» SHORT PROBLEM: Repeat all of the material exactly as given.

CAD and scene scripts

---+---

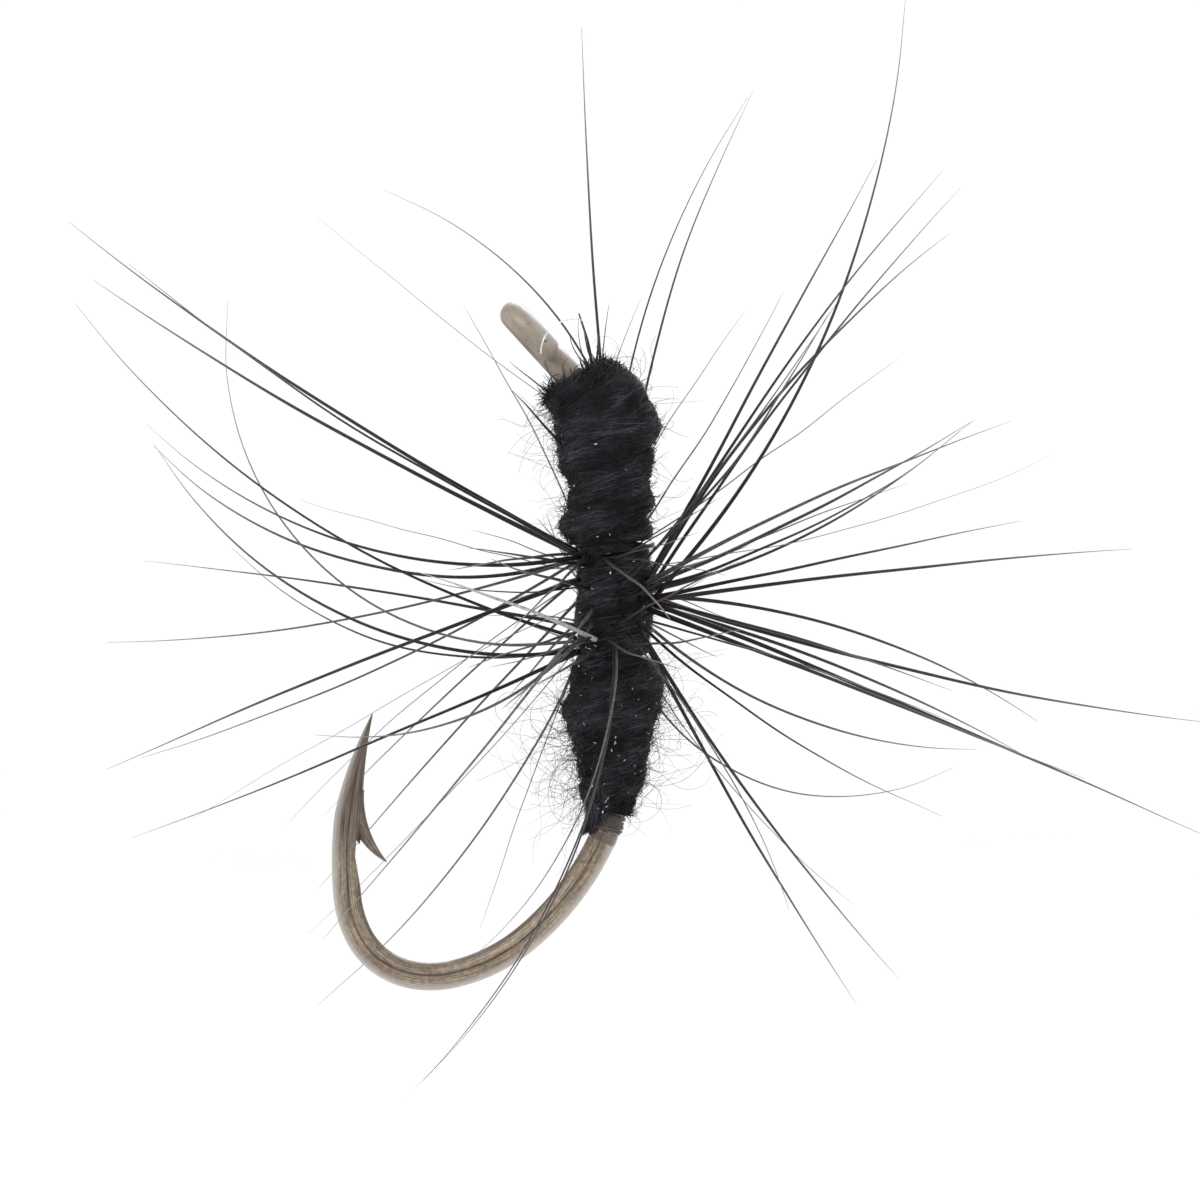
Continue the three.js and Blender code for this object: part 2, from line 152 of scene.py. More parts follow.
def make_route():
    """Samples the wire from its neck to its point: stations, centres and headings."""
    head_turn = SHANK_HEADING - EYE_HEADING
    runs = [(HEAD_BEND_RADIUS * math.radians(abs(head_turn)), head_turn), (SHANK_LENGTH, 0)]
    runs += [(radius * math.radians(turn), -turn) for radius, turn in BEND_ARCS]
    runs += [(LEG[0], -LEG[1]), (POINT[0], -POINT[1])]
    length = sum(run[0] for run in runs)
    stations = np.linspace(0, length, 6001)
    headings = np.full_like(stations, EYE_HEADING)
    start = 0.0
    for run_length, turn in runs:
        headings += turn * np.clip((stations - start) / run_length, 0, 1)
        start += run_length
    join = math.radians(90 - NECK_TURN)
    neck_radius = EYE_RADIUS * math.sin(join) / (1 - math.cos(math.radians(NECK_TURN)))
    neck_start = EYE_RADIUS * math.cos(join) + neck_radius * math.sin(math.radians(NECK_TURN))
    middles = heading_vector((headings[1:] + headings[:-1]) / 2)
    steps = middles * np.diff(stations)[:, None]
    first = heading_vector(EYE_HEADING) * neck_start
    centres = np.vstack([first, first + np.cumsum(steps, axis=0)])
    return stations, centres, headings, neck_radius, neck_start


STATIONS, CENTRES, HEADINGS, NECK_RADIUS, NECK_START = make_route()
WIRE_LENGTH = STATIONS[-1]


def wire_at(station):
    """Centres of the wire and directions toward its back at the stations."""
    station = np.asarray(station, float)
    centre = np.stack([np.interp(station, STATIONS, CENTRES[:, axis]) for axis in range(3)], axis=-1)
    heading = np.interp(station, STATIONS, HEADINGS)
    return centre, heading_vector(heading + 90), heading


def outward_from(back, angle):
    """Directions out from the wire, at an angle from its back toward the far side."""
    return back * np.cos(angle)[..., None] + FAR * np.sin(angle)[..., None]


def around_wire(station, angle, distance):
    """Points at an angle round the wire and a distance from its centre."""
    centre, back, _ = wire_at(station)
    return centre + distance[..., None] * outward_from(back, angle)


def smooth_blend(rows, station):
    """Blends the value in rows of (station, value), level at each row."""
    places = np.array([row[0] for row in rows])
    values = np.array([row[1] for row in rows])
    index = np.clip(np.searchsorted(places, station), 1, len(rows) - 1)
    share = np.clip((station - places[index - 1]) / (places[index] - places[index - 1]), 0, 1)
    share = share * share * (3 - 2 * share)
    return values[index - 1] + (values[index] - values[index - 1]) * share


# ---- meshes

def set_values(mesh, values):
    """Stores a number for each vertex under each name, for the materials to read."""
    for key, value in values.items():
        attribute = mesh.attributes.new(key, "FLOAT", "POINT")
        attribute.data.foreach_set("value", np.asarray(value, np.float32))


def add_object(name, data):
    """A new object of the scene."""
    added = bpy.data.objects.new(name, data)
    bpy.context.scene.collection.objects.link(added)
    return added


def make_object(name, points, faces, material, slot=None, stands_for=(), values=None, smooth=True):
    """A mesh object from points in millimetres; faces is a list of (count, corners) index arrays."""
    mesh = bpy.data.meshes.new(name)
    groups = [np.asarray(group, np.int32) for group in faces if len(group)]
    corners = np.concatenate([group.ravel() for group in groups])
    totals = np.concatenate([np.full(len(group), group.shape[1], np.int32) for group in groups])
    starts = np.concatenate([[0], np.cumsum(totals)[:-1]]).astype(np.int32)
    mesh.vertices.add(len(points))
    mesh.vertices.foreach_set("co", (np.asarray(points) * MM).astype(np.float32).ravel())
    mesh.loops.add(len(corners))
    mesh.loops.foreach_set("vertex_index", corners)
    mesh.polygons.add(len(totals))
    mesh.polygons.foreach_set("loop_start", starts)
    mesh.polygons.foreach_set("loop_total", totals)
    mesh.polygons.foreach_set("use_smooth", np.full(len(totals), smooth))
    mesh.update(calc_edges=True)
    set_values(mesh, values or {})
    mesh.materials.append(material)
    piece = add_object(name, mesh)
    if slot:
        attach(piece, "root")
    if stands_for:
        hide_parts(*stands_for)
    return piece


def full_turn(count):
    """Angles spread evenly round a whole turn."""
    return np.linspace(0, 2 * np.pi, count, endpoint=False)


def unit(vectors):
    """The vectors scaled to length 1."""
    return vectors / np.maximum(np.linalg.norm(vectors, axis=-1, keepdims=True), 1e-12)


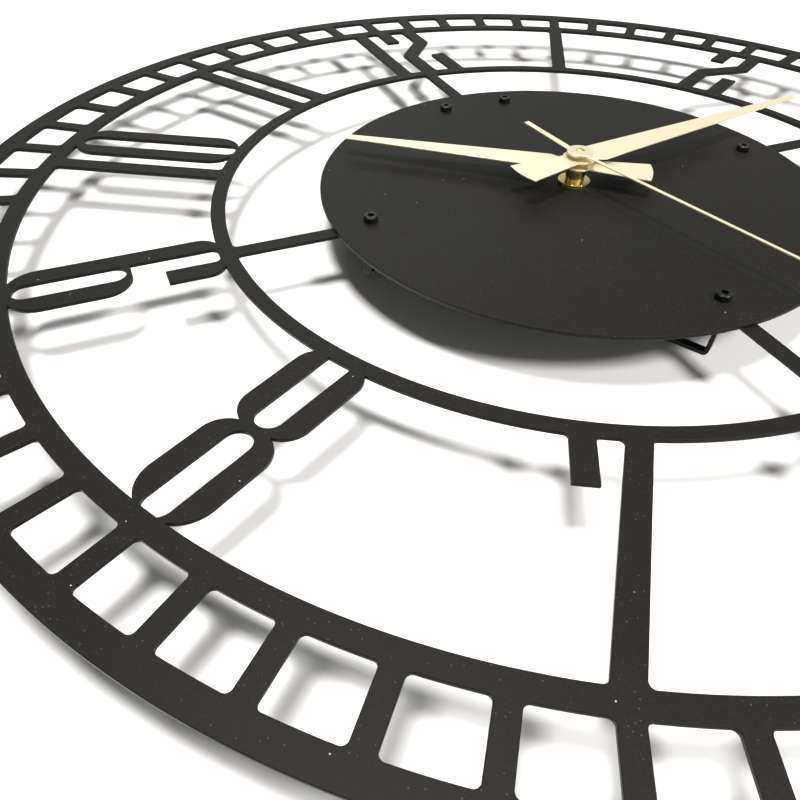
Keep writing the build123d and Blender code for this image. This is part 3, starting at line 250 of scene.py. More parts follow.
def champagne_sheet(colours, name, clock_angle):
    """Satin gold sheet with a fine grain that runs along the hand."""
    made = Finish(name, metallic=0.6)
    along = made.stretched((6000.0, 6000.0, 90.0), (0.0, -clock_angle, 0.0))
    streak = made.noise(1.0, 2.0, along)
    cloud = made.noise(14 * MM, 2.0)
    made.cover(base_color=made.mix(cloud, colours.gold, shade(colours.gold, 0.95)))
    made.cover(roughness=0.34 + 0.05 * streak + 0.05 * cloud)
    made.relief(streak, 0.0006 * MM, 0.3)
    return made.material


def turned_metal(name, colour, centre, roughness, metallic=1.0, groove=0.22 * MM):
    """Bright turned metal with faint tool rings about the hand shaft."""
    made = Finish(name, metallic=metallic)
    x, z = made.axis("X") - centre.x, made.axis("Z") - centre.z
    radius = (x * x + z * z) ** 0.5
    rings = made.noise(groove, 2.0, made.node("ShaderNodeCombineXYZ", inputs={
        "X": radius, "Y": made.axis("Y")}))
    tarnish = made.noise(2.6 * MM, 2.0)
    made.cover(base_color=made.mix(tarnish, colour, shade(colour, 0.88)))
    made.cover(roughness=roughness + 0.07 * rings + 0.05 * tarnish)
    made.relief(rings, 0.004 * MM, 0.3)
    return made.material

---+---

» EXERCISE RESPONSE:
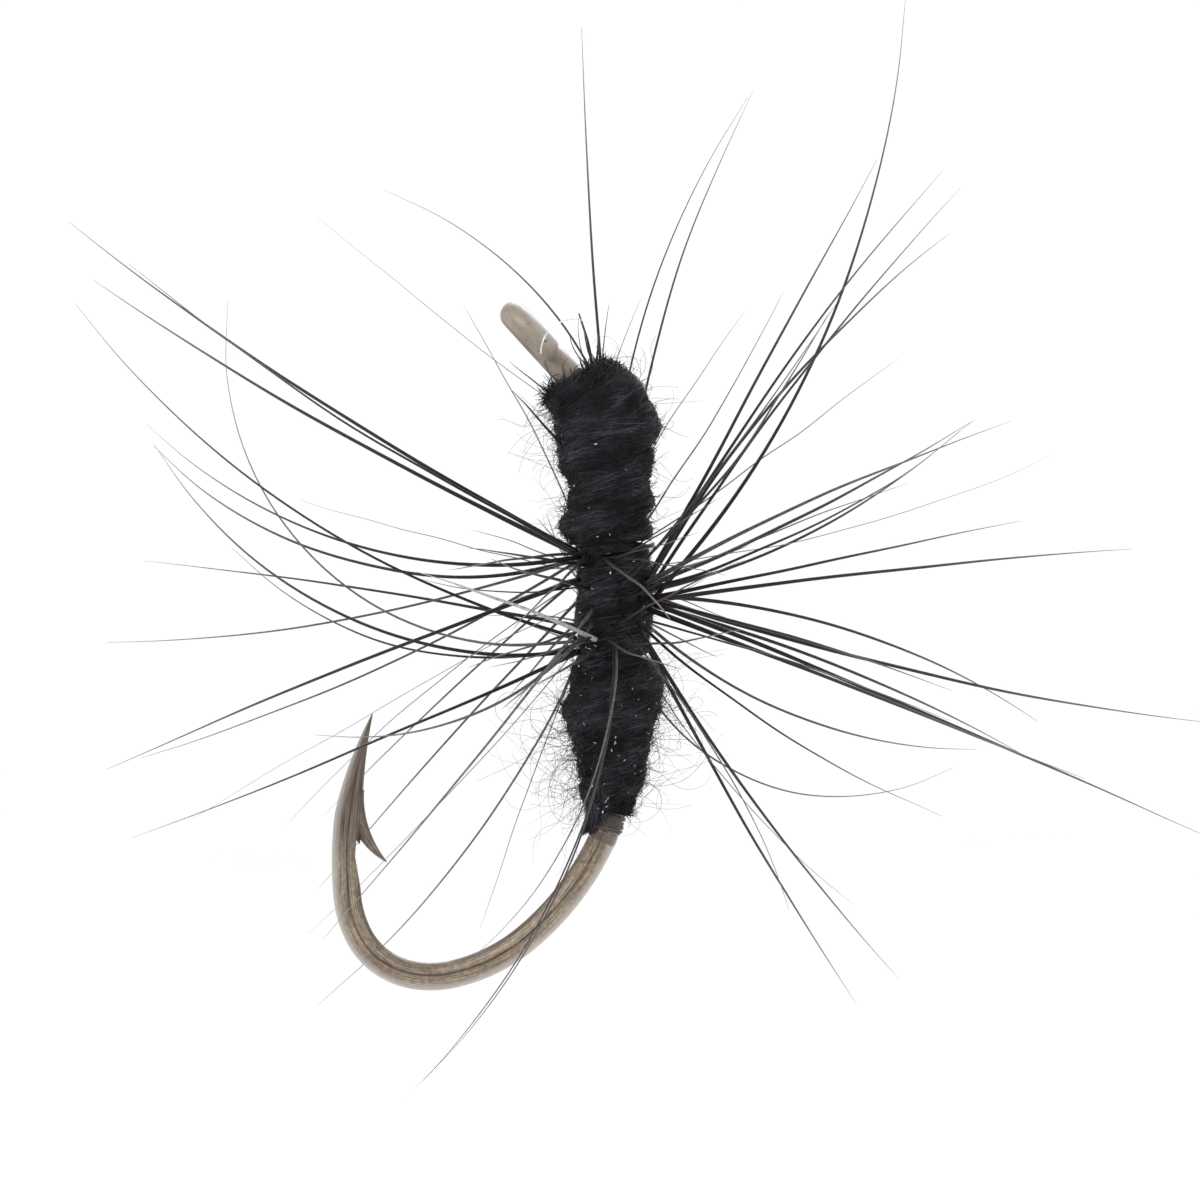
Continue the three.js and Blender code for this object: part 2, from line 152 of scene.py. More parts follow.
def make_route():
    """Samples the wire from its neck to its point: stations, centres and headings."""
    head_turn = SHANK_HEADING - EYE_HEADING
    runs = [(HEAD_BEND_RADIUS * math.radians(abs(head_turn)), head_turn), (SHANK_LENGTH, 0)]
    runs += [(radius * math.radians(turn), -turn) for radius, turn in BEND_ARCS]
    runs += [(LEG[0], -LEG[1]), (POINT[0], -POINT[1])]
    length = sum(run[0] for run in runs)
    stations = np.linspace(0, length, 6001)
    headings = np.full_like(stations, EYE_HEADING)
    start = 0.0
    for run_length, turn in runs:
        headings += turn * np.clip((stations - start) / run_length, 0, 1)
        start += run_length
    join = math.radians(90 - NECK_TURN)
    neck_radius = EYE_RADIUS * math.sin(join) / (1 - math.cos(math.radians(NECK_TURN)))
    neck_start = EYE_RADIUS * math.cos(join) + neck_radius * math.sin(math.radians(NECK_TURN))
    middles = heading_vector((headings[1:] + headings[:-1]) / 2)
    steps = middles * np.diff(stations)[:, None]
    first = heading_vector(EYE_HEADING) * neck_start
    centres = np.vstack([first, first + np.cumsum(steps, axis=0)])
    return stations, centres, headings, neck_radius, neck_start


STATIONS, CENTRES, HEADINGS, NECK_RADIUS, NECK_START = make_route()
WIRE_LENGTH = STATIONS[-1]


def wire_at(station):
    """Centres of the wire and directions toward its back at the stations."""
    station = np.asarray(station, float)
    centre = np.stack([np.interp(station, STATIONS, CENTRES[:, axis]) for axis in range(3)], axis=-1)
    heading = np.interp(station, STATIONS, HEADINGS)
    return centre, heading_vector(heading + 90), heading


def outward_from(back, angle):
    """Directions out from the wire, at an angle from its back toward the far side."""
    return back * np.cos(angle)[..., None] + FAR * np.sin(angle)[..., None]


def around_wire(station, angle, distance):
    """Points at an angle round the wire and a distance from its centre."""
    centre, back, _ = wire_at(station)
    return centre + distance[..., None] * outward_from(back, angle)


def smooth_blend(rows, station):
    """Blends the value in rows of (station, value), level at each row."""
    places = np.array([row[0] for row in rows])
    values = np.array([row[1] for row in rows])
    index = np.clip(np.searchsorted(places, station), 1, len(rows) - 1)
    share = np.clip((station - places[index - 1]) / (places[index] - places[index - 1]), 0, 1)
    share = share * share * (3 - 2 * share)
    return values[index - 1] + (values[index] - values[index - 1]) * share


# ---- meshes

def set_values(mesh, values):
    """Stores a number for each vertex under each name, for the materials to read."""
    for key, value in values.items():
        attribute = mesh.attributes.new(key, "FLOAT", "POINT")
        attribute.data.foreach_set("value", np.asarray(value, np.float32))


def add_object(name, data):
    """A new object of the scene."""
    added = bpy.data.objects.new(name, data)
    bpy.context.scene.collection.objects.link(added)
    return added


def make_object(name, points, faces, material, slot=None, stands_for=(), values=None, smooth=True):
    """A mesh object from points in millimetres; faces is a list of (count, corners) index arrays."""
    mesh = bpy.data.meshes.new(name)
    groups = [np.asarray(group, np.int32) for group in faces if len(group)]
    corners = np.concatenate([group.ravel() for group in groups])
    totals = np.concatenate([np.full(len(group), group.shape[1], np.int32) for group in groups])
    starts = np.concatenate([[0], np.cumsum(totals)[:-1]]).astype(np.int32)
    mesh.vertices.add(len(points))
    mesh.vertices.foreach_set("co", (np.asarray(points) * MM).astype(np.float32).ravel())
    mesh.loops.add(len(corners))
    mesh.loops.foreach_set("vertex_index", corners)
    mesh.polygons.add(len(totals))
    mesh.polygons.foreach_set("loop_start", starts)
    mesh.polygons.foreach_set("loop_total", totals)
    mesh.polygons.foreach_set("use_smooth", np.full(len(totals), smooth))
    mesh.update(calc_edges=True)
    set_values(mesh, values or {})
    mesh.materials.append(material)
    piece = add_object(name, mesh)
    if slot:
        attach(piece, "root")
    if stands_for:
        hide_parts(*stands_for)
    return piece


def full_turn(count):
    """Angles spread evenly round a whole turn."""
    return np.linspace(0, 2 * np.pi, count, endpoint=False)


def unit(vectors):
    """The vectors scaled to length 1."""
    return vectors / np.maximum(np.linalg.norm(vectors, axis=-1, keepdims=True), 1e-12)


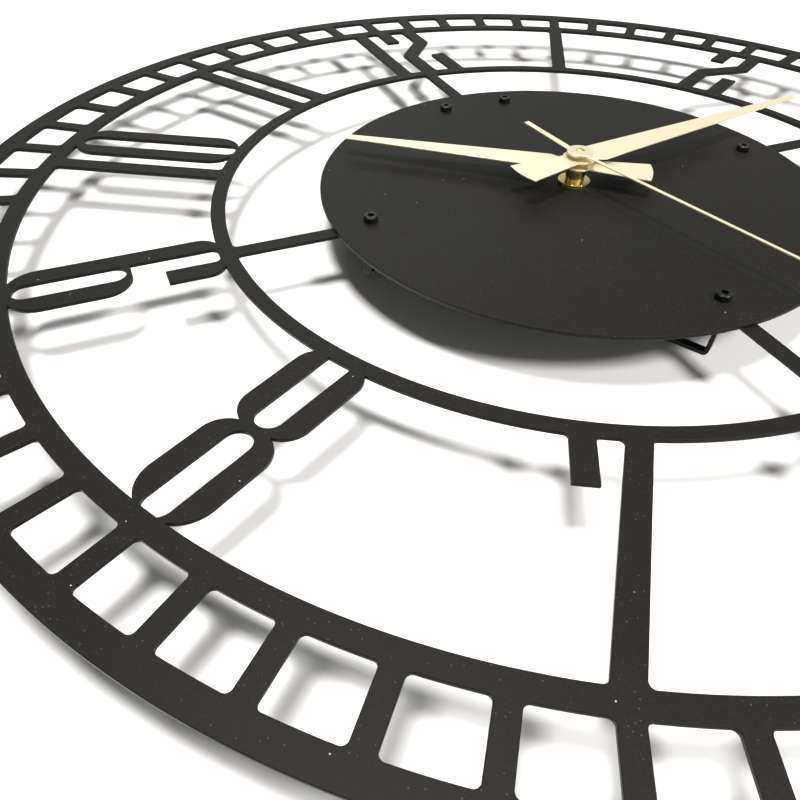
Keep writing the build123d and Blender code for this image. This is part 3, starting at line 250 of scene.py. More parts follow.
def champagne_sheet(colours, name, clock_angle):
    """Satin gold sheet with a fine grain that runs along the hand."""
    made = Finish(name, metallic=0.6)
    along = made.stretched((6000.0, 6000.0, 90.0), (0.0, -clock_angle, 0.0))
    streak = made.noise(1.0, 2.0, along)
    cloud = made.noise(14 * MM, 2.0)
    made.cover(base_color=made.mix(cloud, colours.gold, shade(colours.gold, 0.95)))
    made.cover(roughness=0.34 + 0.05 * streak + 0.05 * cloud)
    made.relief(streak, 0.0006 * MM, 0.3)
    return made.material


def turned_metal(name, colour, centre, roughness, metallic=1.0, groove=0.22 * MM):
    """Bright turned metal with faint tool rings about the hand shaft."""
    made = Finish(name, metallic=metallic)
    x, z = made.axis("X") - centre.x, made.axis("Z") - centre.z
    radius = (x * x + z * z) ** 0.5
    rings = made.noise(groove, 2.0, made.node("ShaderNodeCombineXYZ", inputs={
        "X": radius, "Y": made.axis("Y")}))
    tarnish = made.noise(2.6 * MM, 2.0)
    made.cover(base_color=made.mix(tarnish, colour, shade(colour, 0.88)))
    made.cover(roughness=roughness + 0.07 * rings + 0.05 * tarnish)
    made.relief(rings, 0.004 * MM, 0.3)
    return made.material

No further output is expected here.